5.2 Students trace the routes of early explorers and describe the early explorations of the Americas.

5.3 Students describe the cooperation and conflict that existed among the American Indians and between the Indian nations and the new settlers.

5.4 Students understand the political, religious, social, and economic institutions that evolved in the colonial era.

5.5 Students explain the causes of the American Revolution.

5.6 Students understand the course and consequences of the American Revolution.

5.7 Students describe the people and events associated with the development of the U.S. Constitution and analyze the Constitution's significance as the foundation of the American republic.

  • 1 List the shortcomings of the Articles of Confederation as set forth by their critics.

  • 2 Explain the significance of the new Constitution of 1787, including the struggles over its ratification and the reasons for the addition of the Bill of Rights.

  • 3 Understand the fundamental principles of American constitutional democracy, including how the government derives its power from the people and the primacy of individual liberty.

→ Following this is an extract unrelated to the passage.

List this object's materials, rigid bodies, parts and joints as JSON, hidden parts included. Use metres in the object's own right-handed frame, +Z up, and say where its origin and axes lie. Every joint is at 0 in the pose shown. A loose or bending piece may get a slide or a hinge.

  • 4 Understand how the Constitution is designed to secure our liberty by both empowering and limiting central government and compare the powers granted to citizens, Congress, the president, and the Supreme Court with those reserved to the states.

  • 5 Discuss the meaning of the American creed that calls on citizens to safeguard the liberty of individual Americans within a unified nation, to respect the rule of law, and to preserve the Constitution.

  • 6 Know the songs that express American ideals (e.g., "America the Beautiful," "The Star Spangled Banner").

5.8 Students trace the colonization, immigration, and settlement patterns of the American people from 1789 to the mid-1800s, with emphasis on the role of economic incentives, effects of the physical and political geography, and transportation systems.

  • 1 Discuss the waves of immigrants from Europe between 1789 and 1850 and their modes of transportation into the Ohio and Mississippi Valleys and through the Cumberland Gap (e.g., overland wagons, canals, flatboats, steamboats).

  • 2 Name the states and territories that existed in 1850 and identify their locations and major geographical features (e.g., mountain ranges, principal rivers, dominant plant regions).

  • 3 Demonstrate knowledge of the explorations of the trans-Mississippi West following the Louisiana Purchase (e.g., Meriwether Lewis and William Clark, Zebulon Pike, John Fremont).

  • 4 Discuss the experiences of settlers on the overland trails to the West (e.g., location of the routes; purpose of the journeys; the influence of the terrain, rivers, vegetation, and climate; life in the territories at the end of these trails).

  • 5 Describe the continued migration of Mexican settlers into Mexican territories of the West and Southwest.

  • 6 Relate how and when California, Texas, Oregon, and other western lands became part of the United States, including the significance of the Texas War for Independence and the Mexican-American War.

5.9 Students know the location of the current 50 states and the names of their capitals.